Sin duda, los desplantes de Petro en su reciente visita a Estados Unidos tuvieron el propósito de buscar las retaliaciones posteriores que obtuvo. Ahora le queda fácil afirmar que es una víctima del imperialismo; en adelante, los malos resultados de su gobierno no le son imputables. “¡No me dejaron gobernar!”. Sabemos que su popularidad ha aumentado recientemente, y aunque todavía las encuestas no lo demuestran, ese resultado debe provenir de sus ataques a Trump. David siempre será más popular que Goliat.
Sería lamentable error que algunos sectores de la oposición guardaran silencio sobre los abusos que se cometen contra nosotros y otros en el vecindario. Equivaldría a dejarle el espacio al petrismo y a su candidato para que, a su modo, defiendan el interés nacional.
Digo algunos sectores, no todos. De la Espriella, que al parecer encabeza las preferencias de los potenciales votantes, simpatiza con Trump y tiene propuestas que muchos no compartimos en lo relativo a los derechos humanos, la Jurisdicción Especial de Paz (que ya no vale la pena, ni es factible, abolir) y la presencia de Colombia en ciertas instituciones multilaterales.

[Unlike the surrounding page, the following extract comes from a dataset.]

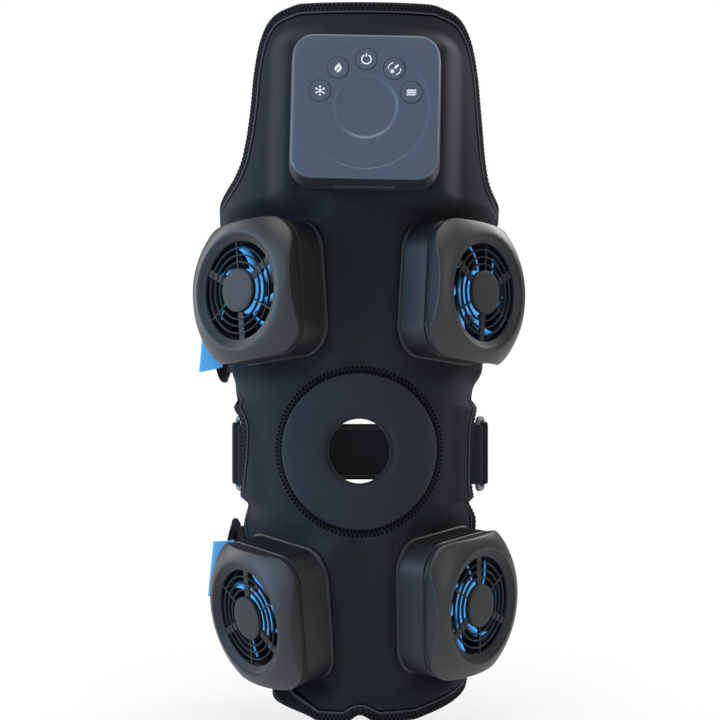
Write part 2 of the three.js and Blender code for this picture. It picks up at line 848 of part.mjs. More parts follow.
function controllerCover() {
  const count = 32;
  const inner_half = controller_half - controller_wall;
  const face_half = controller_half - controller_draft;
  const outer = squareByAngle(controller_half, controller_corner, count);
  const top = squareByAngle(face_half, controller_corner, count);
  const brim = squareByAngle(
    face_half - controller_edge_round, controller_corner - controller_edge_round, count,
  );
  const inner = squareByAngle(inner_half, controller_corner - controller_wall, count);
  const shell = skinLoops([
    atLevel(inner, roof_level),
    atLevel(inner, cover_bottom),
    atLevel(outer, cover_bottom),
    atLevel(top, controller_thickness - controller_edge_round),
    atLevel(brim, controller_thickness),
    atLevel(circleLike(outer, face_disc_radius), controller_thickness),
    atLevel(circleLike(outer, face_disc_radius), disc_level),
    atLevel(circleLike(outer, dish_radius), disc_level),
    atLevel(circleLike(outer, dish_radius * 0.6), disc_level - dish_depth * 0.85),
  ], false);
  const bores = button_angles.map((angle) => {
    const [x, y] = buttonPlace(angle);
    return drum(button_radius + button_clearance, cover_bottom, controller_thickness + cut_overrun, 12, x, y);
  });
  const recess = obround(port_cover_width + 2 * port_cover_gap, port_cover_height + 2 * port_cover_gap, 5);
  const hole = obround(
    port_width + 2 * port_hole_clearance, port_height + 2 * port_hole_clearance, 5,
  );
  const outside = controller_half + cut_overrun;
  return cut(shell, [
    ...bores,
    onLowerSide(prism(recess, controller_half - recess_depth, outside)),
    onLowerSide(prism(hole, controller_half - controller_wall - cut_overrun, outside)),
  ]);
}

function button() {
  const steps = 12;
  const top = controller_thickness + button_proud - face_disc_depth;
  const flange_top = roof_level - touch_gap;
  const flange_low = flange_top - button_flange_thickness;
  const stem_low = board_level + board_thickness + switch_height + button_travel + touch_gap / 2;
  const ring = (radius, level) => atLevel(circlePoints(radius, steps), level);
  return skinLoops([
    ring(button_stem_radius, stem_low),
    ring(button_stem_radius, flange_low),
    ring(button_flange_radius, flange_low),
    ring(button_flange_radius, flange_top),
    ring(button_radius, flange_top),
    ring(button_radius, top - button_chamfer),
    ring(button_radius - button_chamfer, top),
  ], false);
}

function circuitBoard() {
  const low = board_level;
  const high = low + board_thickness;
  const switches = button_angles.map((angle) => {
    const [x, y] = buttonPlace(angle);
    return drum(switch_radius, high - board_thickness / 2, high + switch_height, 8, x, y);
  });
  return join([prism(squareOutline(board_half, board_post_radius, 2), low, high), ...switches]);
}

function batteryPack() {
  const shape = [];
  for (const [x, y] of squareOutline(battery_width / 2, battery_corner, 3)) {
    const shrink = (battery_width - battery_height) / 2;
    shape.push([x, y - Math.sign(y) * shrink]);
  }
  const low = controller_floor + touch_gap;
  return prism(shape, low, low + battery_depth);
}

// A metal socket, open to the outside, with its contact tongue.
function chargePort() {
  const outer = obround(port_width, port_height, 4);
  const inner = obround(port_width - 2 * port_wall, port_height - 2 * port_wall, 4);
  const mouth = controller_half - controller_wall - touch_gap;
  const back = mouth - port_depth;
  const shell = skinLoops([
    atLevel(outer, back), atLevel(outer, mouth), atLevel(inner, mouth), atLevel(inner, back + port_wall),
  ], false);
  const tongue = block(port_width * 0.7, port_tongue, back + port_wall / 2, mouth - port_depth * 0.15);
  return onLowerSide(join([shell, tongue]));
}

function portCover() {
  const face = controller_half - controller_draft * 0.5;
  return onLowerSide(prism(obround(port_cover_width, port_cover_height, 5), face - port_cover_thickness, face));
}

add('controller_base', controllerBase(), charcoal_plastic, controller_seat);
add('controller_cover', controllerCover(), slate_plastic, controller_seat);
button_names.forEach((name, i) => {
  const geometry = button();
  const [x, y] = buttonPlace(button_angles[i]);
  geometry.translate(x, y, 0);
  add(name, geometry, slate_plastic, controller_seat);
});
add('circuit_board', circuitBoard(), board_green, controller_seat);
add('battery_pack', batteryPack(), battery_wrap, controller_seat);
add('charge_port', chargePort(), bare_steel, controller_seat);
add('port_cover', portCover(), black_rubber, controller_seat);

// Modules

const floor_level = tile_thickness - plate_pocket;
const sink_low = floor_level + touch_gap;
const sink_high = sink_low + sink_depth;
const fan_low = sink_high + touch_gap;
const fan_high = fan_low + fan_depth;
const grille_low = module_depth - touch_gap - grille_thickness;
const ledge_level = grille_low - touch_gap;
const hub_low = fan_low + fan_strut_depth + running_gap;
const hub_high = fan_high - running_gap;

// Height of the domed face at a distance from the fan's axis.
function domeLevel(radius) {
  const past = Math.max(radius - dome_start_radius, 0);
  return module_depth - (past * past) / (2 * dome_curve_radius);
}

function rearHousing() {
  const steps = 3;
  const body_top = module_parting - parting_gap;
  const lip = squareOutline(module_half + rear_lip_reach, module_corner, steps);
  const body = squareOutline(module_half, module_corner, steps);
  const inner = squareOutline(module_half - module_wall, module_corner - module_wall, steps);
  const window_half = tile_half + tile_window_clearance;
  const window = squareOutline(window_half, tile_window_clearance, steps);
  const pocket = squareOutline(plate_half + touch_gap, plate_corner, steps);
  const collar = squareOutline(collar_half, collar_corner, steps);
  const shell = skinLoops([
    atLevel(lip, 0), atLevel(lip, rear_lip_depth), atLevel(body, rear_waist_depth),
    atLevel(body, body_top), atLevel(inner, body_top), atLevel(inner, floor_level),
    atLevel(window, floor_level), atLevel(window, -plate_pocket), atLevel(pocket, -plate_pocket),
    atLevel(pocket, -collar_drop), atLevel(collar, -collar_drop), atLevel(collar, 0),
  ], true);
  const slots = [];
  for (let i = 0; i < louvre_count; i++) {
    const low = louvre_first + i * louvre_pitch - louvre_width / 2;
    const wall = module_half - module_wall / 2;
    for (const side of [-1, 1]) {
      const deep = module_wall + cut_overrun;
      slots.push(block(louvre_length, deep, low, low + louvre_width, 0, side * wall));
    }
  }
  return cut(shell, slots);
}

function frontCover() {
  const count = 32;
  const body = squareByAngle(module_half, module_corner, count);
  const inner = squareByAngle(module_half - module_wall, module_corner - module_wall, count);
  const rim = circleLike(body, bezel_radius + touch_gap);
  const ledge = circleLike(body, bezel_radius - grille_ledge);
  const between = body.map(([x, y], i) => [(x + rim[i][0]) / 2, (y + rim[i][1]) / 2]);
  return skinLoops([
    atLevel(body, module_parting), atLevel(body, domeLevel), atLevel(between, domeLevel),
    atLevel(rim, domeLevel), atLevel(rim, ledge_level), atLevel(ledge, ledge_level),
    atLevel(ledge, ledge_level - grille_ledge),
    atLevel(inner, (radius) => domeLevel(radius) - module_wall), atLevel(inner, module_parting),
  ], true);
}

// One gap of the grille: a sector between two radii and two spokes.
function grilleGap(inner_radius, outer_radius, from, to, from_half, to_half) {
  const points = [];
  const steps = 2;
  for (const [radius, flip] of [[outer_radius, false], [inner_radius, true]]) {
    const start = from + Math.asin(from_half / radius);
    const stop = to - Math.asin(to_half / radius);
    for (let i = 0; i <= steps; i++) {
      const at = flip ? 1 - i / steps : i / steps;
      const angle = start + (stop - start) * at;
      points.push(new THREE.Vector2(radius * Math.cos(angle), radius * Math.sin(angle)));
    }
  }
  return new THREE.Path(points);
}

// Bezel, hub and rings joined by three wide and three thin spokes.
function grille(upper) {
  const shape = shapeFrom(circlePoints(bezel_radius, grille_circle_steps));
  const half_ring = grille_ring_width / 2;
  const rings = grille_ring_shares.map((share) => share * grille_opening_radius);
  const edges = [grille_hub_radius, ...rings.flatMap((r) => [r - half_ring, r + half_ring]), grille_opening_radius];
  for (let band = 0; band < edges.length; band += 2) {
    for (let i = 0; i < 6; i++) {
      const from = (i / 3 + (upper ? 1 / 6 : -1 / 6)) * Math.PI;
      const widths = [wide_spoke_width, thin_spoke_width];
      const [from_width, to_width] = i % 2 ? widths.slice().reverse() : widths;
      const to = from + Math.PI / 3;
      shape.holes.push(grilleGap(edges[band], edges[band + 1], from, to, from_width / 2, to_width / 2));
    }
  }
  const geometry = new THREE.ExtrudeGeometry(shape, { depth: grille_thickness, bevelEnabled: false });
  geometry.translate(0, 0, grille_low);
  return geometry;
}

function fanFrame() {
  const shape = shapeFrom(squareOutline(fan_half, fan_corner, 2));
  shape.holes.push(new THREE.Path(circlePoints(fan_bore_radius, 20).map(([x, y]) => new THREE.Vector2(x, y))));
  const frame = new THREE.ExtrudeGeometry(shape, { depth: fan_depth, bevelEnabled: false });
  frame.translate(0, 0, fan_low);
  const motor = drum(fan_motor_radius, fan_low, hub_high - impeller_hub_wall - running_gap, 16);
  const struts = [0, 1, 2].map((i) => {
    const length = fan_bore_radius + 1;
    const strut = block(length, fan_strut_width, fan_low, fan_low + fan_strut_depth, length / 2, 0);
    strut.rotateZ((i * 2 * Math.PI) / 3);
    return strut;
  });
  return join([frame, motor, ...struts]);
}

// One swept and pitched blade, from inside the hub's wall to its tip.
function blade() {
  const low = hub_low + running_gap;
  const high = hub_high - running_gap;
  const root = impeller_hub_radius - impeller_hub_wall / 2;
  const stations = [0, 1];
  const loops = stations.map((at) => {
    const radius = root + (impeller_tip_radius - root) * at;
    const lead = at * impeller_blade_sweep * radians;
    const span = impeller_blade_span * radians * (1 - at / 3);
    const half = impeller_blade_thickness / radius;
    const corner = (angle, level) => [radius * Math.cos(angle), radius * Math.sin(angle), level];
    return [corner(lead, low), corner(lead + half, low), corner(lead + span + half, high), corner(lead + span, high)];
  });
  return skinLoops(loops, false);
}

function impeller() {
  const steps = 14;
  const ring = (radius, level) => atLevel(circlePoints(radius, steps), level);
  const bore = impeller_hub_radius - impeller_hub_wall;
  const hub = skinLoops([
    ring(bore, hub_high - impeller_hub_wall), ring(bore, hub_low),
    ring(impeller_hub_radius, hub_low), ring(impeller_hub_radius, hub_high),
  ], false);
  const blades = [];
  for (let i = 0; i < impeller_blade_count; i++) {
    const one = blade();
    one.rotateZ((i * 2 * Math.PI) / impeller_blade_count);
    blades.push(one);
  }
  return join([hub, ...blades]);
}

// A base with fins that run up the leg, towards the louvres.
function heatSink() {
  const points = [[-sink_half_width, sink_low], [sink_half_width, sink_low]];
  const pitch = (2 * sink_half_width - fin_thickness) / (fin_count - 1);
  const root = sink_low + sink_base;
  for (let i = fin_count - 1; i >= 0; i--) {
    const x = -sink_half_width + i * pitch;
    if (i < fin_count - 1) points.push([x + fin_thickness, root]);
    points.push([x + fin_thickness, sink_high], [x, sink_high]);
    if (i > 0) points.push([x, root]);
  }
  const geometry = new THREE.ExtrudeGeometry(shapeFrom(points), { depth: 2 * sink_half_length, bevelEnabled: false });
  geometry.rotateX(Math.PI / 2);
  geometry.translate(0, sink_half_length, 0);
  return geometry;
}

function thermalPlate() {
  const high = -plate_pocket - touch_gap;
  return prism(squareOutline(plate_half, plate_corner, 3), high - plate_thickness, high);
}

function vibrationMotor() {
  const place = sink_half_length + motor_side_gap + motor_radius;
  return drum(motor_radius, sink_low, sink_low + motor_thickness, 14, 0, -place);
}

for (const { name, up, seat } of modules) {
  add(`${name}_rear_housing`, rearHousing(), charcoal_plastic, seat);
  add(`${name}_front_cover`, frontCover(), charcoal_plastic, seat);
  add(`${name}_grille`, grille(up), charcoal_plastic, seat);
  add(`${name}_fan_frame`, fanFrame(), black_plastic, seat);
  add(`${name}_impeller`, impeller(), blue_plastic, seat);
  add(`${name}_heat_sink`, heatSink(), aluminium, seat);
  const tile = block(2 * tile_half, 2 * tile_half, -plate_pocket, floor_level);
  add(`${name}_peltier_tile`, tile, tile_ceramic, seat);
  add(`${name}_thermal_plate`, thermalPlate(), aluminium, seat);
  add(`${name}_vibration_motor`, vibrationMotor(), bare_steel, seat);
}

export default group;
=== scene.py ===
"""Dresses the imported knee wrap: fine meshes, cloth, stitches, materials, light and camera.

Sizes are in millimetres where a name doesn't say otherwise, and go into Blender in metres.
"""
import math

import bpy
import numpy as np
from mathutils import Matrix, Vector


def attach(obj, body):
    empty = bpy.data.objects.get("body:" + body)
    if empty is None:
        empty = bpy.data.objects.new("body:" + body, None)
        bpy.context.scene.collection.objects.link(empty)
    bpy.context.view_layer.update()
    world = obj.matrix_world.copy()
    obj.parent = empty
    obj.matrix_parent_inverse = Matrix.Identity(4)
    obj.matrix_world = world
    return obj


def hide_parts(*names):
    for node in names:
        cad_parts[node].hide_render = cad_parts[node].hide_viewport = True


MM = 0.001
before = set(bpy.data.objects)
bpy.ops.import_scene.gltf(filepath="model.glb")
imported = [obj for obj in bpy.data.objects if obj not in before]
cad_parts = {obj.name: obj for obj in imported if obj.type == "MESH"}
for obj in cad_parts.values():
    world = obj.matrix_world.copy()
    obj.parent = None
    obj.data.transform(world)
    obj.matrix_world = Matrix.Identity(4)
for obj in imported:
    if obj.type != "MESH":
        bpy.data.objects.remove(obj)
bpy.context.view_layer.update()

# Camera and stage
CAMERA_PLACE = (-1.2, -872.0, 52.4)
CAMERA_LENS = 70.0
CAMERA_SENSOR = 36.0
FLOOR_LEVEL = -165.0
FLOOR_HALF = 6000.0

# Wrap panel, close to the sizes of its solid
WRAP_HEIGHT = 416.0
HEM_DROP = 157.0
KNEE_HALF_WIDTH = 76.0
KNEE_HALF_DEPTH = 71.0
PANEL_THICKNESS = 4.0
SEAT_BLEND = 15.0
SEAT_SINK = 0.5
WRAP_SIDE = -1.6
HEM_NOTCH_RISE = 5.0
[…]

Decir, por ejemplo, que debemos retirarnos de Naciones Unidas, que es una organización llena de defectos, pero que debe reformarse, no suprimirse, sería una equivocación monumental.
Hoy parece imposible una convergencia tal que sirva para derrotar a Cepeda en primera vuelta. El panorama es incierto. Toca trabajar; y trabajar consiste en asumir posiciones que muestren a la gente el desastre que el gobierno actual dejará, al igual que exponer propuestas concretas que infundan nuevas esperanzas. Las cuestiones mecánicas, las expresiones vacuas, la mutua descalificación del rival poco aportan. Vislumbro una posibilidad trágica: que, como en 2022, nos veamos forzados a escoger entre las posiciones extremistas.
Epígrafe. Dijo Kofi Annan, ex secretario general de la ONU: “El Derecho Internacional no es un ideal, es una necesidad”. Y Gustav Radbruch, gran jurista alemán perseguido por los nazis: “Donde cesa el Derecho, comienza la barbarie”.